We arrived at the festival around 8 p.m. and we walked around, listening to music and looking at the different people dressed for the festival. We didn’t try any of the food since we were full from dinner. Charlie’s Bar definitely lived up to the hype. The place was so fascinating to look at. Since the place has been in existence it has accumulated all kinds of items on its ceilings and walls, from license plates, souvenirs, money, photos, hats, shoes, clothing, all kinds of things. While in the bar we had Aruba’s Beer called a Balashi. It was pretty good on tap, but out of a bottle, not so much. 

After Charlie’s Bar we basically went bar hopping around the red light district. The festival itself ended right after Charlie’s Bar and then there were several more blocks which made up the red light district and almost none of the tourists were wandering down this way. It was a very fascinating experience.
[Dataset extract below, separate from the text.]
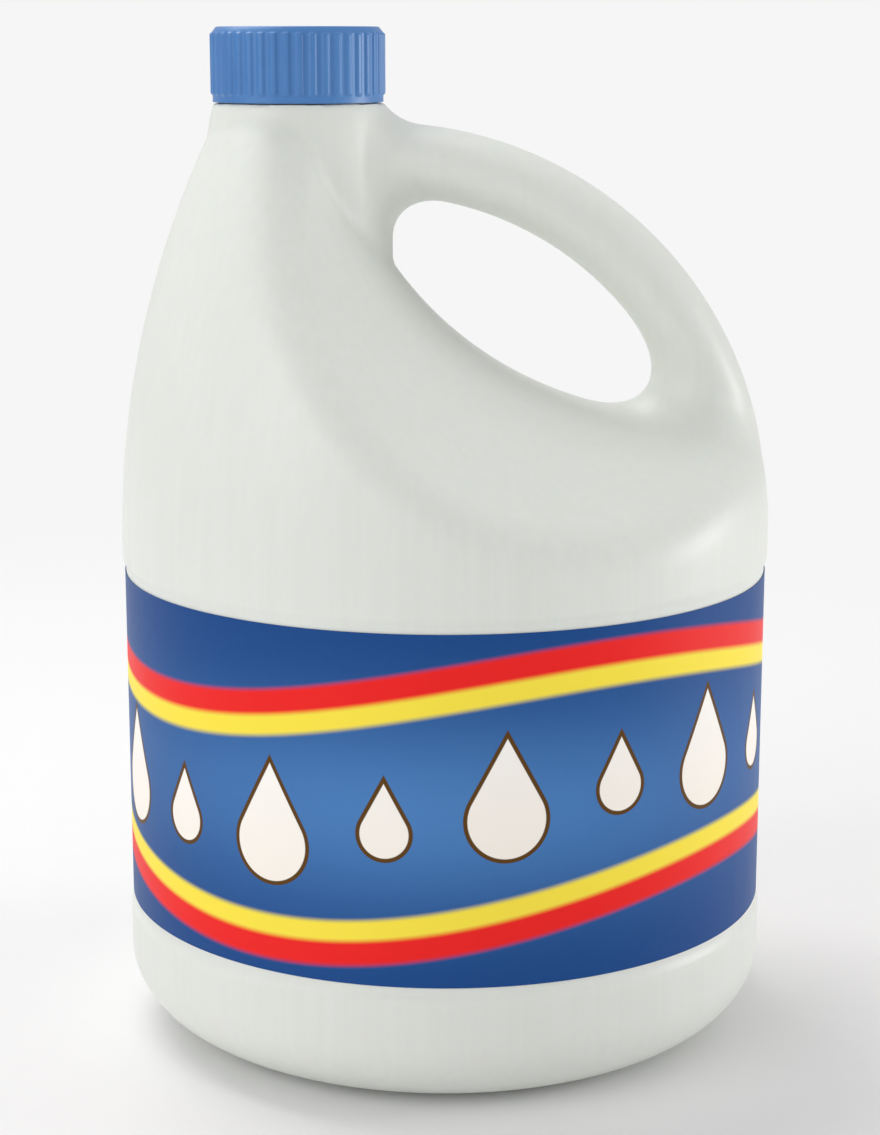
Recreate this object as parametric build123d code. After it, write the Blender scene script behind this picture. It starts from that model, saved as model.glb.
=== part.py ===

One of the bartenders in a random bar told us how it works. Each bar in the red light district houses 3-4 girls who have bedrooms somewhere attached to the bar. They all come from Columbia and are only allowed to stay for three months and then cannot return for a year. They get tested before they are allowed to come and every week they are in Aruba. We saw girls in the bars and also in the doorways to the some of the bars. Some of the girls were pretty attractive, other ones should probably seek a different line of work, lol, but all looked pretty much in their twenties and thirties. We watched in some of the bars how the guys would talk to the girls and it seemed like they had to buy them a drink, then they would pay the bartender some amount of money and disappear with the girl. The entire thing was extremely interesting…though many of the bars didn’t have many people in them except the girls and the guys looking for their services, so we sort of stuck out. We stayed until around 11 p.m. when the festival was pretty much wrapped up. It was the only place on the Island where we couldn’t get a taxi and ended up taking the bus back to La Cabana.